INSTRUCTIONS FOR THE TASK -> Every record should be written out exactly, please.

Source records:

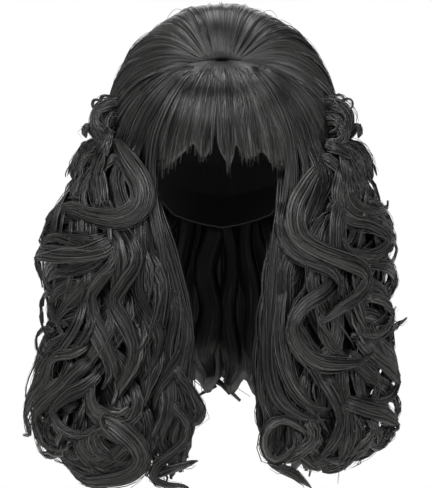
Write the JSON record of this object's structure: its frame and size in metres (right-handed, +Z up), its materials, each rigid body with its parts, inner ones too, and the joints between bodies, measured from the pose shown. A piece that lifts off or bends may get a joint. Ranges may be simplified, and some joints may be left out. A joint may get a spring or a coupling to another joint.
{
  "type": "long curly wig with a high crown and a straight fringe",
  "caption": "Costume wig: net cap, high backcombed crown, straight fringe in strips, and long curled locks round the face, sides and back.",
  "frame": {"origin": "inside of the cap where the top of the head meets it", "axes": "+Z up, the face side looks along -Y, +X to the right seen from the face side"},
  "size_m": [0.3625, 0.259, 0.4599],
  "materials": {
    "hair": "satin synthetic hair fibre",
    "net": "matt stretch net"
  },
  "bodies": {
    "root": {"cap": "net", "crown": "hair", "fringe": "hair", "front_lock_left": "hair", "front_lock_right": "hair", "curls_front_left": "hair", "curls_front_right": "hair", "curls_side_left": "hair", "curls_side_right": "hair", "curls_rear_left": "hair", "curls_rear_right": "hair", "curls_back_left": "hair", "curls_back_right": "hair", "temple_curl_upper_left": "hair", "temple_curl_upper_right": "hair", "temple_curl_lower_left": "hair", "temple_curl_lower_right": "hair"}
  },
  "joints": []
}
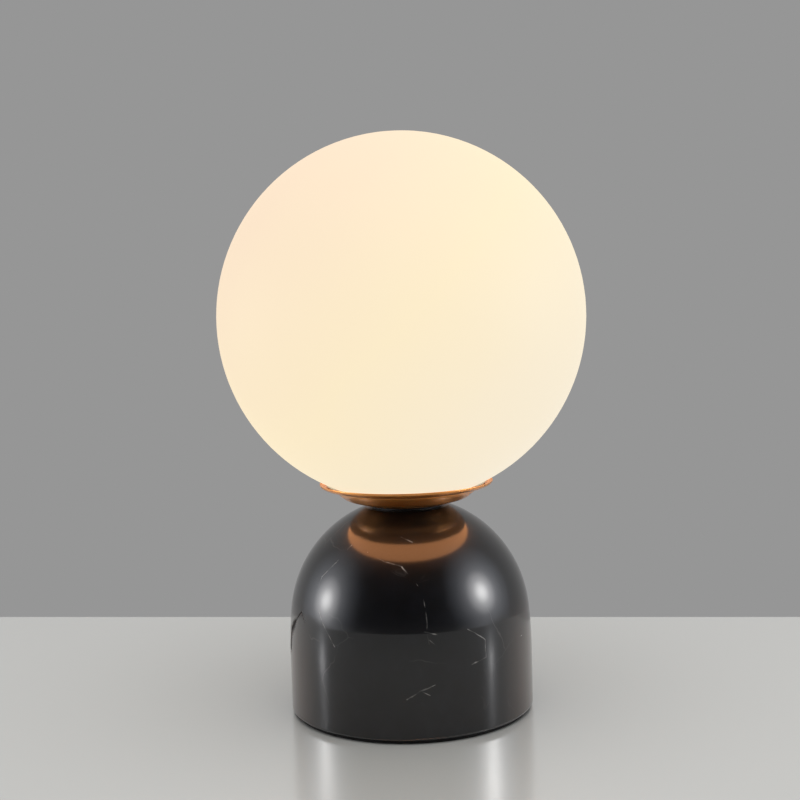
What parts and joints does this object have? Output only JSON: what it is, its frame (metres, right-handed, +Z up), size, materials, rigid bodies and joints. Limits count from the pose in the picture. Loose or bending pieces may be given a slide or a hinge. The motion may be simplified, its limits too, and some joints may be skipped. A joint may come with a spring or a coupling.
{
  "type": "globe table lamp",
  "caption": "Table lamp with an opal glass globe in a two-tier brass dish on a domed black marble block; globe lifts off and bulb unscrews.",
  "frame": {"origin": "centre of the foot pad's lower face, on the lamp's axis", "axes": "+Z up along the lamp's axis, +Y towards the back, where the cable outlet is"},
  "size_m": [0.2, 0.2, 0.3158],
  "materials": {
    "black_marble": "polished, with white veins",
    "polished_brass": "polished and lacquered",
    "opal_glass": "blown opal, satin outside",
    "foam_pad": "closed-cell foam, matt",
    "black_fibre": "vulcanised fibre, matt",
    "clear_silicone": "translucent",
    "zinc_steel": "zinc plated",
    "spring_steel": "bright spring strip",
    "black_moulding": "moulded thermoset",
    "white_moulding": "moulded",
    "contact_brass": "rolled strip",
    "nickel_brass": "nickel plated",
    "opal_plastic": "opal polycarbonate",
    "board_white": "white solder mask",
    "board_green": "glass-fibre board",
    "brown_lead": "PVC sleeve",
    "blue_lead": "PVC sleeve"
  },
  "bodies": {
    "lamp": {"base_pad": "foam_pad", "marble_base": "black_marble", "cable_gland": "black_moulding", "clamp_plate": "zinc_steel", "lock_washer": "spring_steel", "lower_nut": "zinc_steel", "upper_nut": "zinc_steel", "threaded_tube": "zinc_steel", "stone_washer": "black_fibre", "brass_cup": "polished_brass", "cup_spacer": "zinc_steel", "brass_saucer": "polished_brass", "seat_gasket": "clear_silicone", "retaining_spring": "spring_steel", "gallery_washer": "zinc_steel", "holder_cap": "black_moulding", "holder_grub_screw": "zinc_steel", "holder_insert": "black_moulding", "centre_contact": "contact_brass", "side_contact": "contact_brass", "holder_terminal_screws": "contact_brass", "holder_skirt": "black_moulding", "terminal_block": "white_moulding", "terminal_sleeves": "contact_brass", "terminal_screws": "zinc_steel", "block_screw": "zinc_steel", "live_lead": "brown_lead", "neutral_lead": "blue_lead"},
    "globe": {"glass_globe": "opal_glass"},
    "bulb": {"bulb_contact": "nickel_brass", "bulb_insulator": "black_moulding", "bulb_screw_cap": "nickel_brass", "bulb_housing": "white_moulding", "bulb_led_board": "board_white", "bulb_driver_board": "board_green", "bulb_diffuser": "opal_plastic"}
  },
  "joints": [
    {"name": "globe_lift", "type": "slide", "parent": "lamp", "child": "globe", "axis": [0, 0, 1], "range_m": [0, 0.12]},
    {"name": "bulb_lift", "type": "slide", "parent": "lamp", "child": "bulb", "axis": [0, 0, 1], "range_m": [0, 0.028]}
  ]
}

THE COMPLETED TASK ->
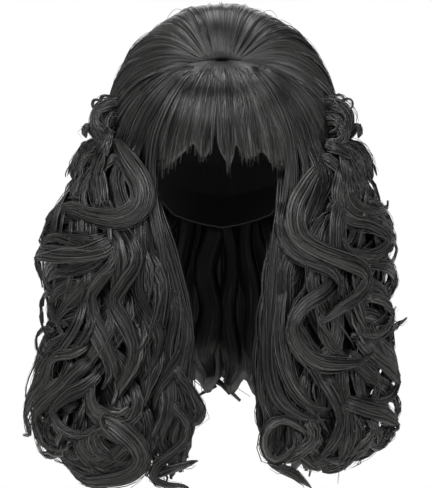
Write the JSON record of this object's structure: its frame and size in metres (right-handed, +Z up), its materials, each rigid body with its parts, inner ones too, and the joints between bodies, measured from the pose shown. A piece that lifts off or bends may get a joint. Ranges may be simplified, and some joints may be left out. A joint may get a spring or a coupling to another joint.
{
  "type": "long curly wig with a high crown and a straight fringe",
  "caption": "Costume wig: net cap, high backcombed crown, straight fringe in strips, and long curled locks round the face, sides and back.",
  "frame": {"origin": "inside of the cap where the top of the head meets it", "axes": "+Z up, the face side looks along -Y, +X to the right seen from the face side"},
  "size_m": [0.3625, 0.259, 0.4599],
  "materials": {
    "hair": "satin synthetic hair fibre",
    "net": "matt stretch net"
  },
  "bodies": {
    "root": {"cap": "net", "crown": "hair", "fringe": "hair", "front_lock_left": "hair", "front_lock_right": "hair", "curls_front_left": "hair", "curls_front_right": "hair", "curls_side_left": "hair", "curls_side_right": "hair", "curls_rear_left": "hair", "curls_rear_right": "hair", "curls_back_left": "hair", "curls_back_right": "hair", "temple_curl_upper_left": "hair", "temple_curl_upper_right": "hair", "temple_curl_lower_left": "hair", "temple_curl_lower_right": "hair"}
  },
  "joints": []
}
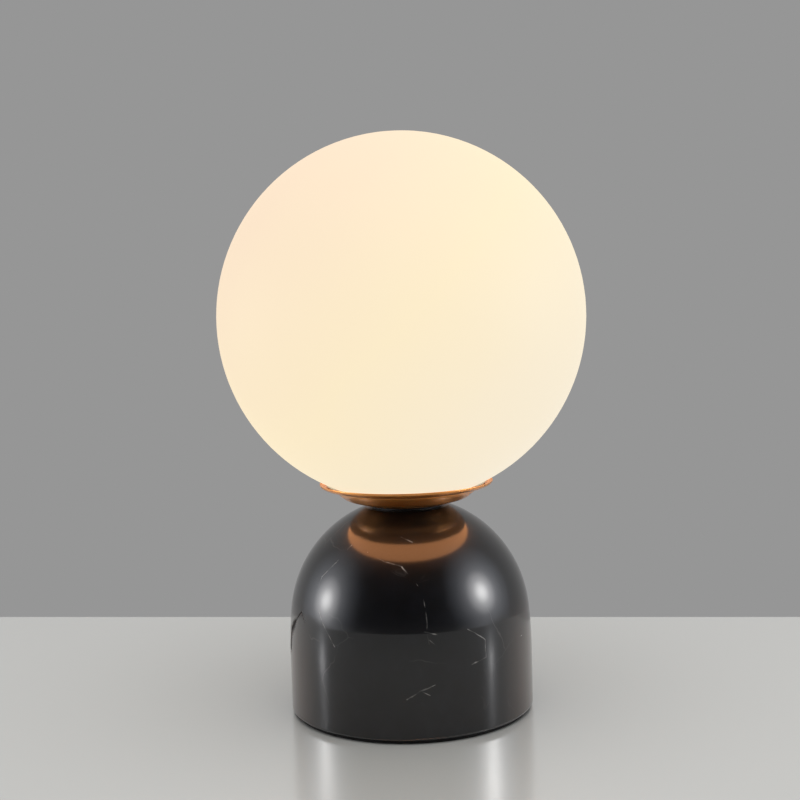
What parts and joints does this object have? Output only JSON: what it is, its frame (metres, right-handed, +Z up), size, materials, rigid bodies and joints. Limits count from the pose in the picture. Loose or bending pieces may be given a slide or a hinge. The motion may be simplified, its limits too, and some joints may be skipped. A joint may come with a spring or a coupling.
{
  "type": "globe table lamp",
  "caption": "Table lamp with an opal glass globe in a two-tier brass dish on a domed black marble block; globe lifts off and bulb unscrews.",
  "frame": {"origin": "centre of the foot pad's lower face, on the lamp's axis", "axes": "+Z up along the lamp's axis, +Y towards the back, where the cable outlet is"},
  "size_m": [0.2, 0.2, 0.3158],
  "materials": {
    "black_marble": "polished, with white veins",
    "polished_brass": "polished and lacquered",
    "opal_glass": "blown opal, satin outside",
    "foam_pad": "closed-cell foam, matt",
    "black_fibre": "vulcanised fibre, matt",
    "clear_silicone": "translucent",
    "zinc_steel": "zinc plated",
    "spring_steel": "bright spring strip",
    "black_moulding": "moulded thermoset",
    "white_moulding": "moulded",
    "contact_brass": "rolled strip",
    "nickel_brass": "nickel plated",
    "opal_plastic": "opal polycarbonate",
    "board_white": "white solder mask",
    "board_green": "glass-fibre board",
    "brown_lead": "PVC sleeve",
    "blue_lead": "PVC sleeve"
  },
  "bodies": {
    "lamp": {"base_pad": "foam_pad", "marble_base": "black_marble", "cable_gland": "black_moulding", "clamp_plate": "zinc_steel", "lock_washer": "spring_steel", "lower_nut": "zinc_steel", "upper_nut": "zinc_steel", "threaded_tube": "zinc_steel", "stone_washer": "black_fibre", "brass_cup": "polished_brass", "cup_spacer": "zinc_steel", "brass_saucer": "polished_brass", "seat_gasket": "clear_silicone", "retaining_spring": "spring_steel", "gallery_washer": "zinc_steel", "holder_cap": "black_moulding", "holder_grub_screw": "zinc_steel", "holder_insert": "black_moulding", "centre_contact": "contact_brass", "side_contact": "contact_brass", "holder_terminal_screws": "contact_brass", "holder_skirt": "black_moulding", "terminal_block": "white_moulding", "terminal_sleeves": "contact_brass", "terminal_screws": "zinc_steel", "block_screw": "zinc_steel", "live_lead": "brown_lead", "neutral_lead": "blue_lead"},
    "globe": {"glass_globe": "opal_glass"},
    "bulb": {"bulb_contact": "nickel_brass", "bulb_insulator": "black_moulding", "bulb_screw_cap": "nickel_brass", "bulb_housing": "white_moulding", "bulb_led_board": "board_white", "bulb_driver_board": "board_green", "bulb_diffuser": "opal_plastic"}
  },
  "joints": [
    {"name": "globe_lift", "type": "slide", "parent": "lamp", "child": "globe", "axis": [0, 0, 1], "range_m": [0, 0.12]},
    {"name": "bulb_lift", "type": "slide", "parent": "lamp", "child": "bulb", "axis": [0, 0, 1], "range_m": [0, 0.028]}
  ]
}